El espejismo de la excepcionalidad europea
«Ahora, cuando la protección de Estados Unidos se ha vuelto condicionada, Europa ha descubierto que su soberanía es en gran medida una ilusión»

Ilustración de Alejandra Svriz.
Durante décadas los intelectuales europeos se burlaron de la excepcionalidad americana, a la vez que construían un mito fundacional según el cual la Unión Europea representaba una forma superior de hacer política. Era el comercio y no la fuerza bruta; el multilateralismo y no la hegemonía militar. Importaba poco que el gran despliegue de soft power –por utilizar la famosa expresión acuñada por Joseph Nye– fuera casi un monopolio de la cultura americana (de Hollywood y las ficciones de HBO/Netflix a la música pop); aun así, Europa seguía presentándose como un modelo ideal para el siglo XXI, una sociedad avanzada y progresista sin conflictos internos graves. Hasta que llegaron, claro está, al igual que ha sucedido en todo Occidente: convulsiones populistas y erosión de las clases medias, inmigración descontrolada y pérdida de oportunidades laborales.
Pero en nuestro continente ha sido peor por muchos otros motivos. Si el comercio era el eje, paradójicamente, fuimos perdiendo la capacidad decisiva de situarnos en la vanguardia tecnológica e industrial; si el multilateralismo era clave, fuimos colonizados por agentes que percibieron estas políticas como muestras de debilidad. A pesar de invertir mucho menos en defensa que Washington, hoy la UE es relativamente más pobre que hace 20 o 30 años. La guerra ha regresado a nuestras fronteras y la incapacidad de proyectar nuestra influencia más allá de las mismas resulta cada vez más evidente.
Sospecho que, con sus exigencias, Trump ha desvelado lo que permanecía oculto, a saber: que las grandes narrativas chocan con la realidad. Quiero decir que la Europa que surgió de la II Guerra Mundial ha construido su paraíso postmoderno sobre los cimientos de la tecnología militar estadounidense. Y ahora, cuando esa protección se ha vuelto condicionada, ha descubierto que nuestra soberanía es en gran medida una ilusión cuidadosamente mantenida, un espejismo que se ha desvanecido quizás para siempre.

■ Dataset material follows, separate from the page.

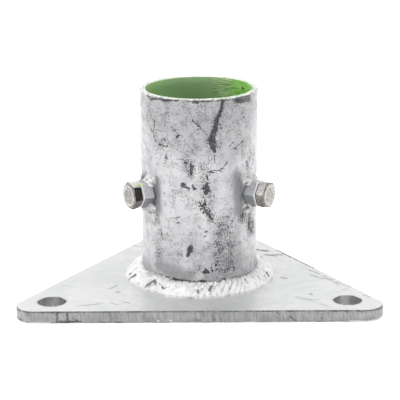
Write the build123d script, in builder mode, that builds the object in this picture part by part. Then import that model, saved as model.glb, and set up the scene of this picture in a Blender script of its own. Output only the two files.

Lo fascinante de este tiempo es constatar cómo hemos invertido la narrativa sobre el poder. Durante años, al menos desde la caída del Muro de Berlín en 1989, las elites europeas insistieron en que la era de la fuerza bruta había concluido y que el futuro pertenecía a las instituciones y al comercio regulado. Pero sin la garantía de un poder hegemónico dispuesto a avalar la paz global, las instituciones se han revelado como poco más que una ficción que sólo perdura mientras sirve a los intereses del más fuerte.
«Se elige el bienestar relativo de la protección para no tener que asumir el peso problemático de la responsabilidad»
El agudo politólogo portugués Bruno Maçães ha sabido analizar con precisión el nuevo patrón que emerge tras el acuerdo de la pasada semana entre Ursula von der Leyen y Donald Trump. Cada decisión que va en contra de nuestros intereses refuerza la creación de lo que, con un eufemismo, podríamos denominar «un Estado tributario»: formalmente soberano, pero estructuralmente subordinado. Se trataría de una mentalidad colonial, aunque con los roles invertidos.
Sobre todo porque refleja una crisis mucho más profunda de voluntad política. Se elige el bienestar relativo de la protección para no tener que asumir el peso problemático de la responsabilidad. Y no importa ser un experto en historia para intuir que, una vez que aceptas esta lógica, cada favor te ata cada vez más a tu protector, según una dinámica que resulta implacable si no se toman medidas paliativas. Por supuesto, Europa dispone de los recursos, de experiencia histórica y de la sofisticación institucional que le permitirían redefinir su lugar en el mundo. Pero para ello debe abandonar la nostalgia de una excepcionalidad moral y asumir que la realidad exige, sobre todo, dejarse guiar por la lucidez.